BioNTech expects to be $18.6B richer after this year as Covid boosters churn out more data. But it won't change much
Pfizer unveiled the riches that its Covid-19 vaccine is showering on itself and partners at BioNTech when it pegged 2021 sales at $33.5 billion. If the German biotech — which is in charge of designing the current vaccine and future mRNA boosters — is right, it could become a major revenue pillar for years to come.
At its latest quarterly update, BioNTech forecasts a €15.9 billion ($18.6 billion) cut for itself by the end of the year, after bagging €2.0 billion ($2.4 billion) in the first half.
The future BioNTech is outlining as a major mRNA player offers an interesting contrast with Moderna, which has signaled it will channel its overnight wealth into new bets on gene editing and gene therapy. Sure, there might be some deals to add combo candidates, but BioNTech made it clear the plan is to focus on infectious disease and immuno-oncology, with a broad pipeline it’s already started putting in place, featuring 15 programs and 18 clinical trials.
Unlike Moderna, BioNTech is also not shying away from modalities outside of mRNA to get there — be it small molecule immunomodulators, antibodies, TCR cell therapies or biologics.
Reiterating what they see as a need to boost the two-dose regimen with a third shot six to 12 months later, execs say the best approach would be to adopt the current vaccine — which is based on the wild-type, ancestral strain — for the booster.

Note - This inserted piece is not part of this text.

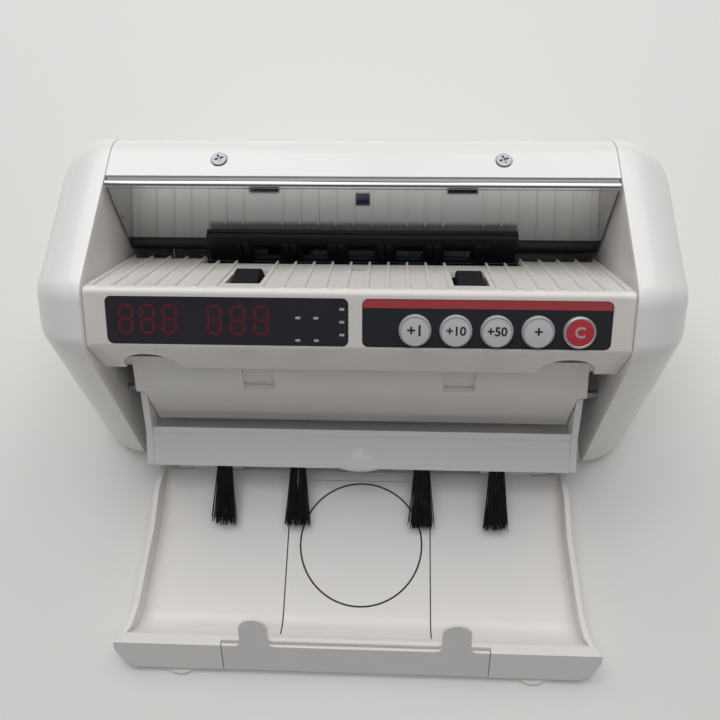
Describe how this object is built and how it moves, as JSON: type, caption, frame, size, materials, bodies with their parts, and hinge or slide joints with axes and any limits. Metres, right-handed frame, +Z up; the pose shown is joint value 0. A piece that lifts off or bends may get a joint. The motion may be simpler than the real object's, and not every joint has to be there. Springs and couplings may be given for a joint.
{
  "type": "banknote_counting_machine",
  "caption": "Desktop banknote counter with a sloped feed hopper, tilted display and key panel, brush shelf and a fold-up receiving tray with a sliding carry handle.",
  "frame": {"origin": "centre of the footprint at the level of the feet", "axes": "+X to the right of a person facing the panel, +Y to the rear, +Z up; the panel and tray face -Y"},
  "size_m": [0.236, 0.194, 0.1005],
  "materials": {
    "white_abs": "gloss",
    "satin_white_abs": "satin",
    "smoked_acrylic": "gloss",
    "black_film": "satin",
    "green_laminate": "satin",
    "red_led": "gloss",
    "black_abs": "satin",
    "polished_steel": "polished",
    "zinc_steel": "satin",
    "motor_steel": "satin",
    "black_rubber": "matte",
    "nylon_bristle": "satin",
    "grey_key": "satin",
    "red_key": "satin",
    "acetal": "satin",
    "lamp_glass": "clear",
    "red_rocker": "gloss"
  },
  "bodies": {
    "housing": {"base_plate": "satin_white_abs", "left_side_cover": "white_abs", "right_side_cover": "white_abs", "left_side_frame": "satin_white_abs", "right_side_frame": "satin_white_abs", "front_cover": "white_abs", "display_window": "smoked_acrylic", "keypad_overlay": "black_film", "display_board": "green_laminate", "digit_modules": "red_led", "indicator_lamps": "red_led", "key_switches": "black_abs", "hopper_sensor": "black_abs", "rear_guide_plate": "polished_steel", "separator_plate": "black_abs", "retard_pads": "black_rubber", "rear_guide_tube": "black_abs", "top_cover": "white_abs", "rear_cover": "white_abs", "cover_screws": "zinc_steel", "outlet_guide_cover": "satin_white_abs", "main_board": "green_laminate", "board_components": "black_abs", "motor": "motor_steel", "motor_screws": "zinc_steel", "shaft_bearings": "zinc_steel", "uv_lamp": "lamp_glass", "magnetic_head": "motor_steel", "count_sensors": "black_abs", "dc_inlet": "black_abs", "switch_housing": "black_abs", "drive_belt": "black_rubber", "pickup_belt": "black_rubber", "stacker_belt": "black_rubber", "base_feet": "black_rubber", "tray_hinge_pins": "zinc_steel", "shelf_pivot_pins": "zinc_steel"},
    "motor_rotor": {"motor_pulley": "motor_steel"},
    "feed_drum": {"feed_shaft": "zinc_steel", "feed_rollers": "black_rubber", "feed_pulleys": "acetal"},
    "pickup_drum": {"pickup_shaft": "zinc_steel", "pickup_rollers": "black_rubber", "pickup_pulley": "acetal"},
    "stacker_drum": {"stacker_shaft": "zinc_steel", "stacker_wheels": "black_abs", "stacker_pulley": "acetal"},
    "receiving_tray": {"tray": "white_abs", "tray_centre_plate": "white_abs", "tray_feet": "satin_white_abs"},
    "handle": {"carry_handle": "satin_white_abs"},
    "shelf": {"shelf_frame": "white_abs", "brush_holders": "black_abs", "brush_bristles": "nylon_bristle"},
    "rocker": {"power_rocker": "red_rocker"},
    "key_1": {"key_plus_one": "grey_key"},
    "key_2": {"key_plus_ten": "grey_key"},
    "key_3": {"key_plus_fifty": "grey_key"},
    "key_4": {"key_function": "grey_key"},
    "key_5": {"key_clear": "red_key"}
  },
  "joints": [
    {"name": "tray_hinge", "type": "hinge", "parent": "housing", "child": "receiving_tray", "pos_m": [0, -0.0112, 0.0042], "axis": [-1, 0, 0], "range_deg": [0, 93], "deforming": ["brush_bristles"]},
    {"name": "shelf_pivot", "type": "hinge", "parent": "housing", "child": "shelf", "pos_m": [0, 0.0105, 0.039], "axis": [1, 0, 0], "range_deg": [0, 35]},
    {"name": "handle_slide", "type": "slide", "parent": "receiving_tray", "child": "handle", "axis": [0, -0.6034, -0.7974], "range_m": [0, 0.0146]},
    {"name": "motor_spin", "type": "hinge", "parent": "housing", "child": "motor_rotor", "pos_m": [0, 0.078, 0.03], "axis": [1, 0, 0], "continuous": true},
    {"name": "feed_spin", "type": "hinge", "parent": "housing", "child": "feed_drum", "pos_m": [0, 0.042, 0.048], "axis": [1, 0, 0], "continuous": true},
    {"name": "pickup_spin", "type": "hinge", "parent": "housing", "child": "pickup_drum", "pos_m": [0, 0.03074, 0.07819], "axis": [1, 0, 0], "continuous": true},
    {"name": "stacker_spin", "type": "hinge", "parent": "housing", "child": "stacker_drum", "pos_m": [0, 0.026, 0.024], "axis": [1, 0, 0], "continuous": true},
    {"name": "rocker_tilt", "type": "hinge", "parent": "housing", "child": "rocker", "pos_m": [-0.035, 0.0944, 0.024], "axis": [1, 0, 0], "range_deg": [0, 14]},
    {"name": "press_plus_one", "type": "slide", "parent": "housing", "child": "key_1", "axis": [0, 0.6129, -0.7902], "range_m": [0, 0.0008], "stiffness_N_per_m": 800},
    {"name": "press_plus_ten", "type": "slide", "parent": "housing", "child": "key_2", "axis": [0, 0.6129, -0.7902], "range_m": [0, 0.0008], "stiffness_N_per_m": 800},
    {"name": "press_plus_fifty", "type": "slide", "parent": "housing", "child": "key_3", "axis": [0, 0.6129, -0.7902], "range_m": [0, 0.0008], "stiffness_N_per_m": 800},
    {"name": "press_function", "type": "slide", "parent": "housing", "child": "key_4", "axis": [0, 0.6129, -0.7902], "range_m": [0, 0.0008], "stiffness_N_per_m": 800},
    {"name": "press_clear", "type": "slide", "parent": "housing", "child": "key_5", "axis": [0, 0.6129, -0.7902], "range_m": [0, 0.0008], "stiffness_N_per_m": 800}
  ],
  "couplings": [
    {"joint": "shelf_pivot", "follows": "tray_hinge", "ratio": 0.37634},
    {"joint": "handle_slide", "follows": "tray_hinge", "m_per_rad": 0.008994},
    {"joint": "feed_spin", "follows": "motor_spin", "ratio": 0.4},
    {"joint": "pickup_spin", "follows": "motor_spin", "ratio": 0.4},
    {"joint": "stacker_spin", "follows": "motor_spin", "ratio": 0.4}
  ]
}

Swapping out the strain for emerging variants is “technically possible” and would only take about 100 days under the current setup, CEO Uğur Şahin said. The team is already running a trial for the Beta variant while launching another against the Delta variant. But the key question is “when is the best time to change our plan” so that they don’t end up making a decision that turns out to be wrong down the road.
He raised the example of influenza, where the WHO defines the relevant strain every year for vaccine manufacturers to follow in updating their jabs.
“We do not yet have such a situation for the coronavirus,” he said. “And the challenge at the moment, the global challenge is that there are different variants on different continents. Even though the Delta variant is dominating North region, there are other regions like South Africa,” where the Beta variant is more prevalent.
Meanwhile, BioNTech plans to keep “accelerating and broadening” the rest of the pipeline, with the recent acquisition of Gilead subsidiary Kite’s TCR platform as an example of how it might do that. On top of a manufacturing site in Maryland, that deal brought 50 cell therapy experts to BioNTech, including a cell therapy production crew and a personalized neoantigen TCR research team.
When asked whether BioNTech would be looking to add a PD-1 drug to anchor its I/O portfolio — the only question from analysts that was not about boosters — Sahin said it “could be an option” if it fits the criteria.
We have, at the moment, our own I/O molecules also with the PD-1 blockade function in development as you know, and anti-PD-L1 plus for the 41BB bispecific is one of the positives. And we have internal programs also addressing additional I/O passes. And in the next 12 to 18 months, we will certainly come up with this deal, allowing us to increase our pipeline to further gain combination partners for the vaccines and immune modulators that we have already in placed.